Juxtapose this couthy image of plain loaf Scottish conservatism with ongoing developments in London, and you risk choking on your Bovril. Let me remind you that the runaway favourite to replace this stricken Prime Minister – when the Tory party finally releases her back into her natural habitat – is Jacob Rees-Mogg. A Conservative Home poll, published this week, shows that the MP for North-East Somerset can expect the support of almost a quarter of Tory members, in the event of a leadership crisis. As Alex Massie reflected in a recent Times column, Moggmania may ebb, but the idea of putting your faith in the sound judgment of 100,000 ancient and irascible Tory members does not fill my soul with optimism.

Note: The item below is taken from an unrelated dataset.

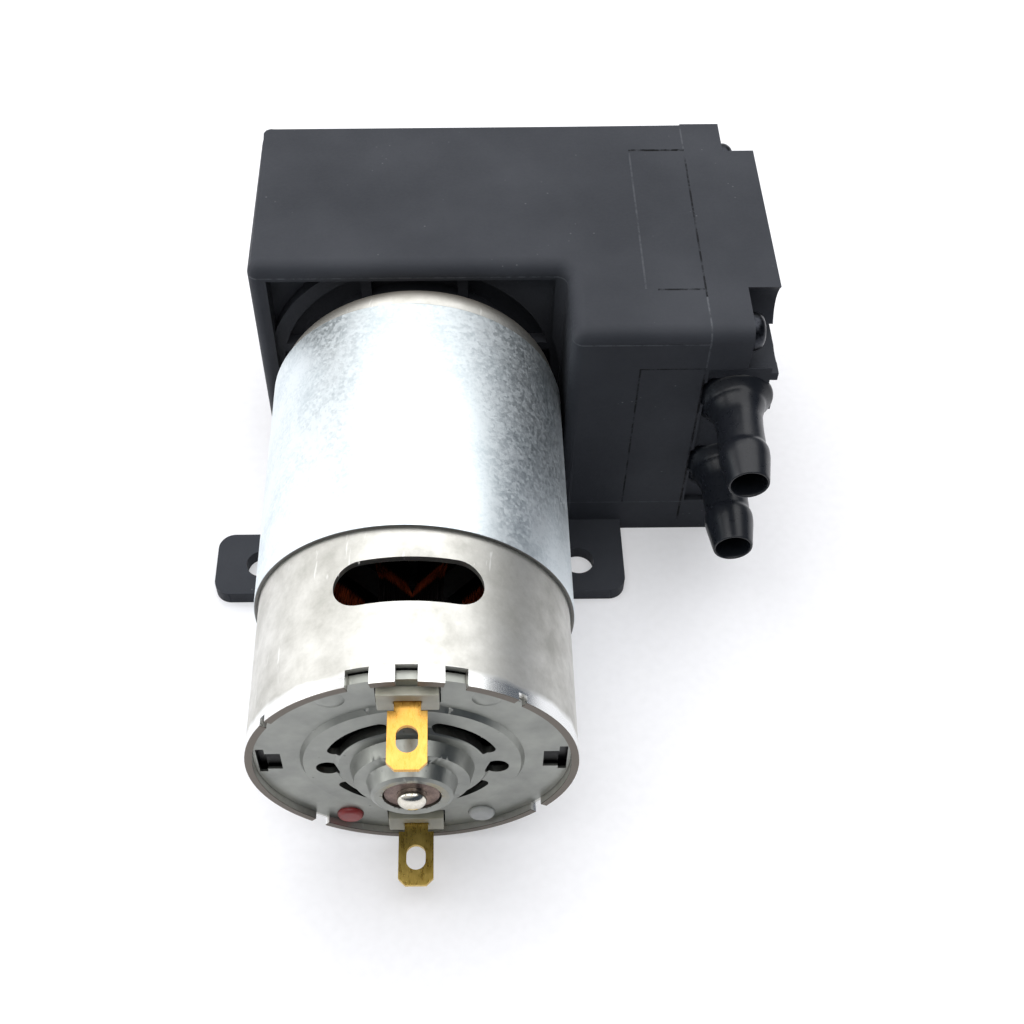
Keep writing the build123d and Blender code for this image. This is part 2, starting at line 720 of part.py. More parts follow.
blade_w, neck_w, tab_t = 4.0, 2.7, 0.5
shoulder_y = bell_y - 2.0
eye_y, eye_w, eye_len = -43.1, 2.2, 3.0
blades = {}
for name, side in (("positive_terminal", 1), ("negative_terminal", -1)):
    with BuildPart() as tab:
        with BuildSketch(Plane.XY.offset(axis_z + side * terminal_z - tab_t / 2)):
            with Locations((0, (shoulder_y + terminal_tip) / 2)):
                Rectangle(blade_w, shoulder_y - terminal_tip)
            with Locations((0, (shoulder_y + brush_y[0]) / 2)):
                Rectangle(neck_w, brush_y[0] - shoulder_y)
            with Locations((0, eye_y)):
                SlotOverall(eye_len, eye_w, rotation=90, mode=Mode.SUBTRACT)
        extrude(amount=tab_t)
        tips = tab.edges().filter_by(Axis.Z).group_by(Axis.Y)[0]
        chamfer(tips, length=0.8)
    tab.part.label = name
    blades[name] = tab.part

with BuildPart() as brush_arms:
    with BuildSketch(motor_plane(brush_y[0])):
        for side in (1, -1):
            with BuildLine():
                Polyline(
                    (side * -1.6, side * 7.75),
                    (side * 4.2, side * 7.75),
                    (side * 7.6, side * 10.6),
                    (side * 7.4, side * 10.9),
                    (side * 4.1, side * 8.1),
                    (side * -1.6, side * 8.1),
                    close=True,
                )
            make_face()
    extrude(amount=brush_y[0] - brush_y[1])

with BuildPart() as brushes:
    with BuildSketch(motor_plane(brush_y[0])):
        with Locations((0, 5.95), (0, -5.95)):
            Rectangle(3.2, 3.6)
        Circle(com_r + 0.08, mode=Mode.SUBTRACT)
    extrude(amount=brush_y[0] - brush_y[1])

# ---------------------------------------------------------------- rotor
core_ends = (-18.5, 9.5)
core_r, pole_w, pole_in = 12.4, 3.0, 4.6
pole_count = 5
poles = [54 + 72 * k for k in range(pole_count)]
coil_ends = (-27.4, 15.8)
coil_in, coil_out = 5.3, 10.5
com_ends = (-34.6, -29.0)

with BuildPart() as motor_shaft:
    turn(along_motor, motor_axis, [
        (shaft_rear, 0),
        (shaft_rear + 0.1, 0.65),
        (shaft_rear + 0.45, 1.2),
        (shaft_rear + 1.0, shaft_r),
        (shaft_front - 0.4, shaft_r),
        (shaft_front, shaft_r - 0.4),
        (shaft_front, 0),
    ])

with BuildPart() as armature_core:
    with BuildSketch(motor_plane(core_ends[0])):
        Circle(pole_in)
        for angle in poles:
            add(sector(core_r - 1.7, core_r, angle, 60))
            with Locations(Rot(0, 0, angle) * Pos(core_r / 2, 0)):
                Rectangle(core_r - 1, pole_w)
        Circle(shaft_r + 0.01, mode=Mode.SUBTRACT)
    extrude(amount=core_ends[0] - core_ends[1])

with BuildPart() as end_insulators:
    for y in (core_ends[0] - 0.5, core_ends[1]):
        with BuildSketch(motor_plane(y)):
            Circle(pole_in)
            for angle in poles:
                with Locations(Rot(0, 0, angle) * Pos(core_r / 2, 0)):
                    Rectangle(core_r - 2.4, pole_w)
            Circle(shaft_r + 0.01, mode=Mode.SUBTRACT)
        extrude(amount=-0.5)

with BuildPart() as armature_coils:
    for angle in poles:
        with BuildSketch(motor_plane(coil_ends[0])):
            with Locations(Rot(0, 0, angle)):
                Polygon((coil_in, -3.5), (11, -7.3), (11, 7.3), (coil_in, 3.5), align=None)
            Circle(coil_out, mode=Mode.INTERSECT)
        extrude(amount=coil_ends[0] - coil_ends[1])
    chamfer(armature_coils.edges().filter_by(GeomType.LINE).group_by(Axis.Y)[0], length=0.9)
    with BuildSketch(motor_plane(core_ends[0] - 0.5)):
        for angle in poles:
            with Locations(Rot(0, 0, angle) * Pos(core_r / 2, 0)):
                Rectangle(core_r, pole_w + 0.1)
    extrude(amount=core_ends[0] - core_ends[1] - 1.0, mode=Mode.SUBTRACT)

with BuildPart() as commutator_hub:
    with BuildSketch(motor_plane(com_ends[0] - 0.6)):
        Circle(com_r - 1.0)
        Circle(shaft_r + 0.01, mode=Mode.SUBTRACT)
    extrude(amount=com_ends[0] - 0.6 - com_ends[1] - 1.2)

with BuildPart() as commutator_segments:
    for angle in poles:
        with BuildSketch(motor_plane(com_ends[0])):
            add(sector(com_r - 0.98, com_r, angle, 66))
        extrude(amount=com_ends[0] - com_ends[1])
        with BuildSketch(motor_plane(com_ends[1] - 0.6)):
            add(sector(com_r - 0.98, com_r + 1.4, angle, 16))
        extrude(amount=-0.6)

with BuildPart() as thrust_washers:
    for y, t in ((bell_y + 1.1, 0.5), (bell_y + 1.7, 0.4), (motor_seat - can_wall - 0.6, 0.5)):
        with BuildSketch(motor_plane(y)):
            Circle(2.9)
            Circle(shaft_r + 0.02, mode=Mode.SUBTRACT)
        extrude(amount=-t)

# ---------------------------------------------------------------- one file for each piece
pieces = {
    "pump_housing": pump_housing.part,
    "rear_cover": rear_cover.part,
    "rear_cover_screws": rear_cover_screws.part,
    "pump_head": pump_head.part,
    "head_screws": head_screws.part,
    "head_gasket": head_gasket.part,
    "outer_valve_plate": outer_valve_plate.part,
    "inner_valve_plate": inner_valve_plate.part,
    "inlet_valve": inlet_valve.part,
    "outlet_valve": outlet_valve.part,
    "diaphragm": diaphragm.part,
    "diaphragm_backing_disc": diaphragm_backing_disc.part,
    "diaphragm_clamp_disc": diaphragm_clamp_disc.part,
    "diaphragm_screw": diaphragm_screw.part,
    "connecting_rod": connecting_rod.part,
    "bearing_outer_ring": bearing_outer_ring.part,
    "bearing_inner_ring": bearing_inner_ring.part,
    "bearing_balls": bearing_balls.part,
    "eccentric": eccentric.part,
    "eccentric_grub_screw": eccentric_grub_screw.part,
    "motor_can": motor_can.part,
    "flux_ring": flux_ring.part,
    "end_bell": end_bell.part,
    "rear_bearing": rear_bearing.part,
    "front_bearing": front_bearing.part,
    "motor_screws": motor_screws.part,
    "magnets": magnets.part,
    "magnet_clips": magnet_clips.part,
    "brush_card": brush_card.part,
    "positive_terminal": blades["positive_terminal"],
    "negative_terminal": blades["negative_terminal"],
    "brush_arms": brush_arms.part,
    "brushes": brushes.part,
    "motor_shaft": motor_shaft.part,
    "armature_core": armature_core.part,
    "end_insulators": end_insulators.part,
    "armature_coils": armature_coils.part,
    "commutator_hub": commutator_hub.part,
    "commutator_segments": commutator_segments.part,
    "thrust_washers": thrust_washers.part,
}

os.makedirs("parts", exist_ok=True)
for name, piece in pieces.items():
    piece.label = name
    export_step(piece, f"parts/{name}.step")
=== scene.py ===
import json
from math import copysign, cos, pi, radians, sin

import bmesh
import bpy
from mathutils import Matrix, Vector

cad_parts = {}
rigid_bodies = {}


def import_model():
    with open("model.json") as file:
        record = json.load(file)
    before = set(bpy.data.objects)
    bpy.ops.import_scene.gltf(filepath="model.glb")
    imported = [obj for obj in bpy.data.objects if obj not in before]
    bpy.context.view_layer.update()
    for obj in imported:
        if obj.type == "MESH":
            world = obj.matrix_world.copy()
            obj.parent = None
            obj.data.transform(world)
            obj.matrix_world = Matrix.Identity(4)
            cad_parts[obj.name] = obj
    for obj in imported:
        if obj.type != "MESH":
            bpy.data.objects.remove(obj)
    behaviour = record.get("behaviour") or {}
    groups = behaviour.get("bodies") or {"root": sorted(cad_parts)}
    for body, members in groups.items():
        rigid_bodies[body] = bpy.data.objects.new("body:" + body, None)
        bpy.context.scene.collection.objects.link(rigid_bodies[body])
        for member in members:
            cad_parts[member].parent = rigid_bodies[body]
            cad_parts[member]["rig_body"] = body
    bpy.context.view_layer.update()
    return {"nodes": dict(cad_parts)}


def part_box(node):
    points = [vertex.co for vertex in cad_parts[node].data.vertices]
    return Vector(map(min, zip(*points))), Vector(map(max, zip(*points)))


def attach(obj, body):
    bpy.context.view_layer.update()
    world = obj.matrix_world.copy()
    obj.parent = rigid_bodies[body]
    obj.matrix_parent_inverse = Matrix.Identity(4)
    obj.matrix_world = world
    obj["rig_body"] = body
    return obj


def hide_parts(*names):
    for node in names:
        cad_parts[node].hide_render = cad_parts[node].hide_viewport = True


# Small diaphragm vacuum pump: a brushed motor on a black moulded body, with the pump head at its side.
# Everything is built in metres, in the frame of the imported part. Sizes are written in mm, and the dictionaries
# whose values go into a node group as they are (strip, winding, the screw sets) are in metres.

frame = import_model()
nodes = frame["nodes"]
mm = 0.001
axisZ = (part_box("motor_can")[0].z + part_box("motor_can")[1].z) / 2
axisMm = axisZ / mm
print("frame loaded,", len(nodes), "nodes")


def linear(hexColour):
    # sRGB hex to the linear colour that the shaders take
    parts = [int(hexColour[i:i + 2], 16) / 255 for i in (1, 3, 5)]
    return tuple(c / 12.92 if c <= 0.04045 else ((c + 0.055) / 1.055) ** 2.4 for c in parts) + (1,)


def feed(tree, node, inputs):
    # a node's inputs, by name or in order, are constants or the sockets that feed them
    for key, value in (inputs.items() if isinstance(inputs, dict) else enumerate(inputs)):
        if isinstance(value, bpy.types.NodeSocket):
            tree.links.new(value, node.inputs[key])
        elif value is not None:
            node.inputs[key].default_value = linear(value) if isinstance(value, str) else value


def addNode(tree, kind, inputs=(), **settings):
    # adds one node, with its settings and links, and hands back its outputs
    node = tree.nodes.new(kind)
    for key, value in settings.items():
        setattr(node, key, value)
    feed(tree, node, inputs)
    return node.outputs


def newMaterial(name):
    material = bpy.data.materials.new(name)
    material.use_nodes = True
    tree = material.node_tree
    place = addNode(tree, "ShaderNodeTexCoord")["Object"]
    return material, tree, tree.nodes["Principled BSDF"], place


def sunkLight(tree, shader, weight, depth):
    # light that sinks into a pale plastic and comes out warm; the depth is in metres
    feed(tree, shader,
         {"Subsurface Weight": weight, "Subsurface Radius": (1.0, 0.9, 0.7), "Subsurface Scale": depth})


def motorPlace(tree, place):
    # where a point is along the motor axis, and how far from it
    x, y, z = addNode(tree, "ShaderNodeSeparateXYZ", (place,))
    height = addNode(tree, "ShaderNodeMath", (z, axisZ), operation="SUBTRACT")[0]
    flat = addNode(tree, "ShaderNodeCombineXYZ", {"X": x, "Z": height})[0]
    return y, addNode(tree, "ShaderNodeVectorMath", (flat,), operation="LENGTH")[1]


def perGrain(sizeMm):
    # texture scale at which one light or dark patch is about this wide
    return 500 / sizeMm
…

Every successful politician has their schtick. Since 2015, Ruth Davidson’s has been crystal clear. She stands, we’re told, in “the centre-ground of Scottish politics, based around the principles of an old-fashioned blue-collar Conservatism.”

Most commentators have been happy to accept this self-diagnosis, but years into her leadership of her party, with considerable electoral successes under her belt, Davidson seems to have developed her ideas no further than a slogan and a cynical PPB.

One of the most telling – and overlooked – moments of this Holyrood session was the Scottish Tory response to the Budget. If you were blue-collar Ruth, facing the first major shift in Scottish tax policy in decades, wouldn’t you take serious care to have some kind of coherent policy which speaks to the overwhelming majority of Scots? Wouldn’t you avoid same-old, same-old performances, which might imply than you remain the parliamentary voice of professionals of men and women with big houses, and school fees to pay? Any serious-minded political operator would, I’d suggest, see the dangers and the opportunities here. Given the chance to give blue collar Ruth a bit of policy substance, what did the Tories do? Bafflingly, they unleashed Darth Murdo, who rehearsed all the dark side’s familiar hits, without even a hint that Ruth’s new Tory agenda is any different from the old Tory agenda pursued by any of her predecessors.

There have been aspirational grace notes around education policy, but little coherence in policy, particularly when aspiration clashes with the interests of traditional Tory constituencies. It is one thing to advocate for greater university access for the poorest, but the party can also be relied upon to stump up hysterical quotations about punishing middle class children, whenever we moot practical steps to get disadvantaged young folk into university classes by focusing on their academic potential, rather than just their achievements they’ve been able to ratchet up in secondary school. When it comes down to it, when circumstances demand – who’s side are you on? – the Scottish Tories reliably wobble back to the interests of their base.

You don’t have to be a toff to be a Tory, but until Davidson gives Scots concrete evidence of a shift in her agenda, until blue collar Toryism means something substantive on tax and spend, the cynic will only see a grand old party, again using working people to push the same grand old economic interests.